NOAA Climate Program Budget for FY 2006
The NOAA Climate Program is requesting $239.9 million in FY 2006, reflecting a net increase of $19.6M over the FY 2006 base level. This increase includes $10.6M for the high priority Climate Change Research Initiative (CCRI); $7.4M to reactivate activities requested under Climate Observations and Services (COS) in the FY 2005 President’s Budget; and $1.6M to restore funding requested in FY 2005 for other ongoing climate activities.
This increase responds to the long-term observational requirements of climate predictions and assessments. Funding to reactivate COS activities will ensure continuation of climate observing networks, such as the highly regarded Climate Reference Network (CRN) and NOAA’s Baseline Observatories. NOAA will be able to ensure critical monitoring of long-term trends in important climate variables and to improve forecasting capabilities and applications development over timescales from weeks to seasons.

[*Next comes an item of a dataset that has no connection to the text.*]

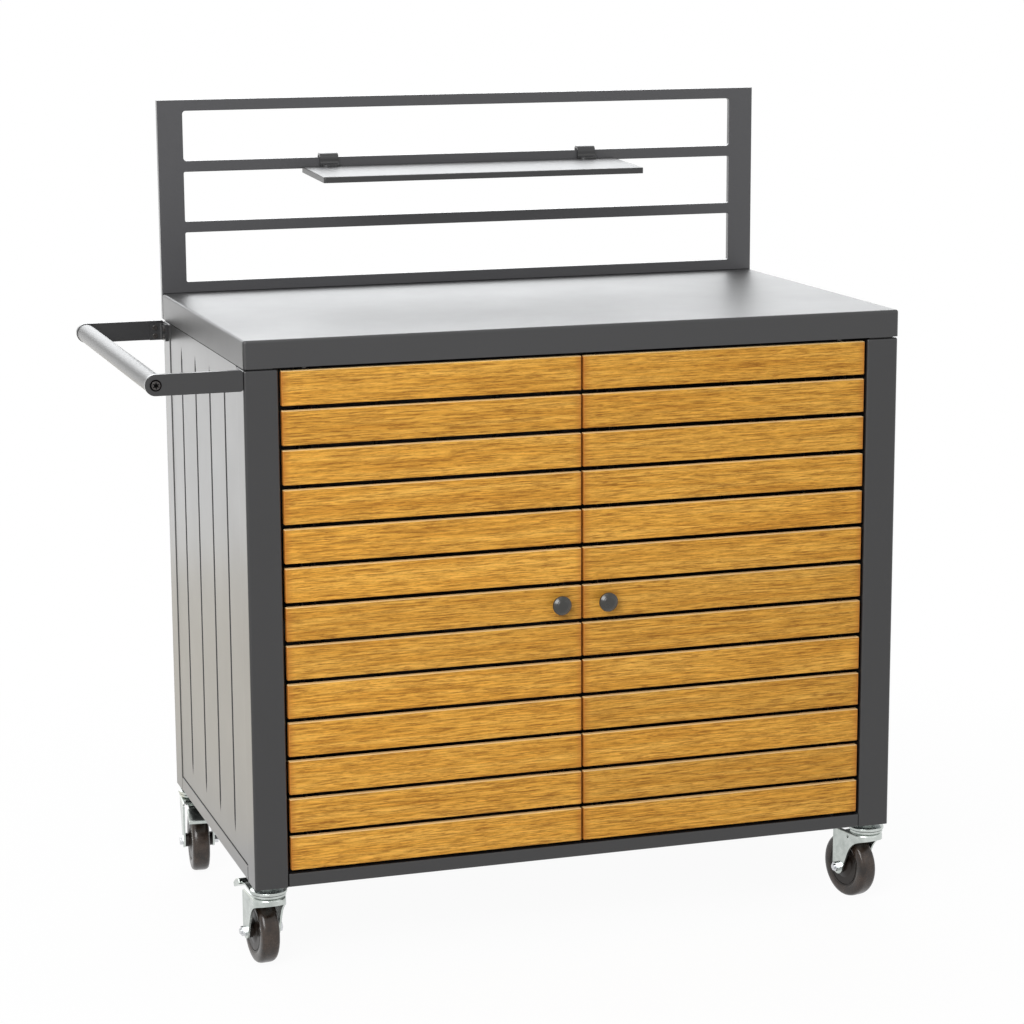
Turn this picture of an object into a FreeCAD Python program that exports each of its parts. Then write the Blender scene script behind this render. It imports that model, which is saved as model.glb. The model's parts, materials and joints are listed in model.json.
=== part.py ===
import FreeCAD, Part
import math
import os

# Grill cart with storage. Millimetres, +Z up. The cart is drawn with X from its left face, Y from
# the front of the worktop towards the back, and Z from the feet of the legs. The last step moves
# every piece so that the origin lies under the middle of the whole cart, on the floor.

# Body
body_width = 1000.0
body_depth = 580.0
body_height = 800.0

# Worktop, a folded tray of thin sheet
worktop_sheet = 2.0
worktop_skirt = 40.0
worktop_lip = 11.0
worktop_corner = 4.5
worktop_edge = 3.8

# Rails and stiffeners under the worktop
top_rail_sheet = 2.0
top_rail_depth = 48.0
top_rail_setback = 4.0
top_rail_end_gap = 0.5
stiffener_count = 3
stiffener_sheet = 1.5
stiffener_height = 25.0
stiffener_crown = 40.0
stiffener_brim = 18.0
stiffener_slope = 6.0

# Legs, square tubes that also make the corners of the cabinet
leg_size = 50.0
leg_wall = 2.0
leg_edge = 4.0
leg_top_round = 3.0
leg_setback = 1.5
leg_seam = 2.0
leg_cap = 40.0
leg_plate = 6.0

# Bottom rails and floor tray
rail_height = 22.0
rail_depth = 20.0
rail_wall = 1.5
rail_edge = 2.0
floor_height = 20.0
floor_sheet = 1.5
floor_setback = 2.0
floor_bend = 0.6
floor_hem = 12.0
floor_fold = 16.0
floor_joint = 5.0
floor_leg_gap = 0.5
floor_side_gap = 1.0

# Side and back panels with pressed grooves
panel_sheet = 1.5
panel_fold = 15.0
panel_setback = 1.3
panel_seam = 0.4
panel_foot_gap = 1.2
groove_count = 4
groove_pitch = 103.0
groove_width = 7.0
groove_floor = 5.4
groove_depth = 3.0
groove_run = 26.0
groove_end = 26.0
groove_tip = 0.4
back_groove_count = 8

# Doors, thirteen wooden slats on a folded steel frame
door_gap = 4.0
door_middle_gap = 3.0
slat_count = 13
slat_gap = 4.67
slat_thickness = 10.0
slat_round = 2.0
stile_width = 20.0
stile_depth = 20.0
stile_wall = 1.5
stile_end_wall = 4.0
hinge_inset = 36.0
hinge_depth = 15.5
pin_radius = 3.0
pin_length = 10.0
pin_end_gap = 1.0
collar_radius = 5.5
collar_height = 2.0
bush_radius = 4.0
bush_length = 8.0
bush_flange = 1.7
knob_inset = 34.5
knob_radius = 14.5
knob_neck = 7.0
knob_foot = 8.5
knob_waist = 5.5
knob_back = 7.8
knob_back_radius = 13.0
knob_widest = 11.0
knob_rim = 17.5
knob_rim_radius = 13.5
knob_round = 2.0
knob_length = 18.5
knob_face_radius = 10.0
knob_face_bevel = 0.8
knob_ring = 1.0
knob_ring_depth = 2.0
catch_length = 40.0
catch_depth = 14.0
catch_height = 18.0
catch_round = 1.5
catch_gap = 0.5

# Shelf inside the cabinet
shelf_height = 386.0
shelf_skirt = 20.0
shelf_sheet = 1.5
runner_size = 25.0
runner_inset = 24.0
shelf_clearance = 3.0

# Back frame above the worktop
frame_rise = 302.0
frame_depth = 10.0
frame_upright = 40.0
frame_rail = 17.0
frame_rail_count = 4
frame_top_radius = 5.0
frame_radius = 2.5
frame_edge = 1.0
frame_wall = 2.0
frame_screw = 3.0
frame_screw_head = 6.0
frame_screw_rise = 3.3
frame_screw_pitch = 18.0

# Small shelf that hangs on the second rail from the top
tray_left = 230.5
tray_width = 525.5
tray_depth = 141.0
tray_lip = 9.3
tray_sheet = 2.0
tray_corner = 3.0
tray_edge = 1.5
tray_droop = 2.6
tray_drop = 13.8
tray_rail_gap = 1.0
hook_width = 30.0
hook_left_inset = 43.7
hook_right_inset = 48.6
hook_sheet = 3.5
hook_radius = 5.6
hook_bend = 4.5
hook_foot = 17.0
hook_foot_round = 10.0
hook_tail = 16.0
hang_gap = 0.3

# Side handle
handle_reach = 123.5
handle_drop = 16.0
arm_height = 30.0
arm_thickness = 8.0
arm_setback = 0.5
arm_corner = 4.0
arm_leg_gap = 0.5
grip_radius = 14.0
grip_wall = 2.0
plug_length = 15.0
end_screw = 4.0
end_screw_head = 6.2
end_screw_rise = 3.4
end_washer = 8.3
end_washer_rise = 1.2
bracket_sheet = 4.0
bracket_height = 26.0
bracket_drop = 2.0
bracket_flange = 26.0
bracket_return = 24.0
bracket_bend = 4.0
bracket_screw = 2.5
bracket_screw_head = 4.2
bracket_screw_rise = 2.0
bracket_screw_pitch = 13.0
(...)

These programs serve as a foundation for NOAA’s participation in CCSP by funding important research and key observations and thereby reducing uncertainties in climate change science. These increases also support the objective in the Department of Commerce Strategic Plan to “Advance understanding and predict changes in the Earth’s environment to meet America’s economic, social, and environmental needs.” In addition, these increases will support the research and production of CCSP Synthesis and Assessment Products.
NOAA will continue building and maintaining a global ocean observing system; initiate a new five-year effort to better understand of how aerosols influence climate by their interaction with clouds; expand the Tropical Atmospheric Ocean (TAO) buoy array into the Indian Ocean; conduct new studies to better explain the causes for observed climate variability and change; and continue expanding and refining regional integrated research and outreach.
Thank you, Mr. Chairman and members of the committee. I look forward to the opportunity to respond to any questions you may have.